L’un des principaux obstacles à la paix des cœurs - unique condition à l’instauration d’une paix durable au Proche-Orient - demeure le fanatisme religieux. Il est loin d’être absent côté israélien. C’est lui qui nourrit l’intransigeance des colons idéologiques de Judée-Samarie (Cisjordanie), les persuadant que Dieu leur a fait don de la terre qu’ils occupent. C’est lui qui a armé le bras de cet Israélien qui, en 1994, a massacré une trentaine de musulmans en prière au caveau des Patriarches. Cependant, il serait inexact de ne voir dans le fanatisme musulman qu’une contrepartie au fanatisme juif. Car comme dans l’affaire des caricatures, la manipulation de la « rue palestinienne » et l’instrumentalisation de la religion ne s’est observée ici que d’un seul côté.

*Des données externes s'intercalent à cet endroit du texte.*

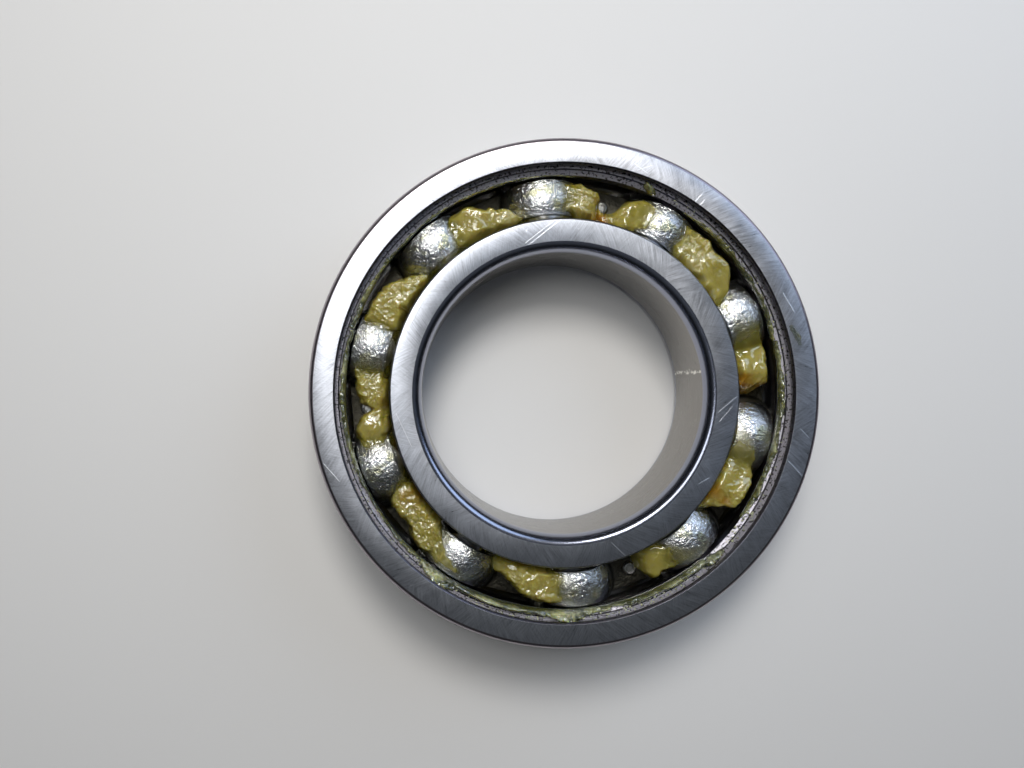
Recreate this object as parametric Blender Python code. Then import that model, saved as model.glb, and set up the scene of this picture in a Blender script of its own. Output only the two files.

Tout comme l’affaire des caricatures a contribué à creuser le fossé entre Islam et Occident, celle-ci a épaissi le mur de défiance entre Juifs et Arabes - qui est sans doute le plus difficile à faire tomber. La crise de la porte des Maghrébins n’aura finalement profité qu’aux extrémistes des deux bords, les uns trouvant l’occasion de faire l’union sacrée contre l’ennemi sioniste, les autres de dénoncer la mauvaise foi et le fanatisme arabe avec lequel il s’avère impossible et vain de négocier.

Notes :

(1) Le Royaume hachémite est traditionnellement chargé de la garde des lieux saints musulmans.

(2) Notons que si aucune trace archéologique du Premier Temple n’a été retrouvée, aucun archéologue ne conteste le fait que l’esplanade des Mosquées a été édifiée sur les vestiges du Second Temple (ou temple d’Hérode).

(3) En 1996, sous le gouvernement de Benyamin Netanyahou, la municipalité de Jérusalem, en concertation avec le Waqf, avait décidé le percement, à proximité de l’esplanade des Mosquées, d’un tunnel archéologique aboutissant dans le quartier musulman. La mécanique de la rumeur n’a pas tardé à se mettre en marche, insinuant que les travaux avaient lieu sous l’esplanade des Mosquées elle-même.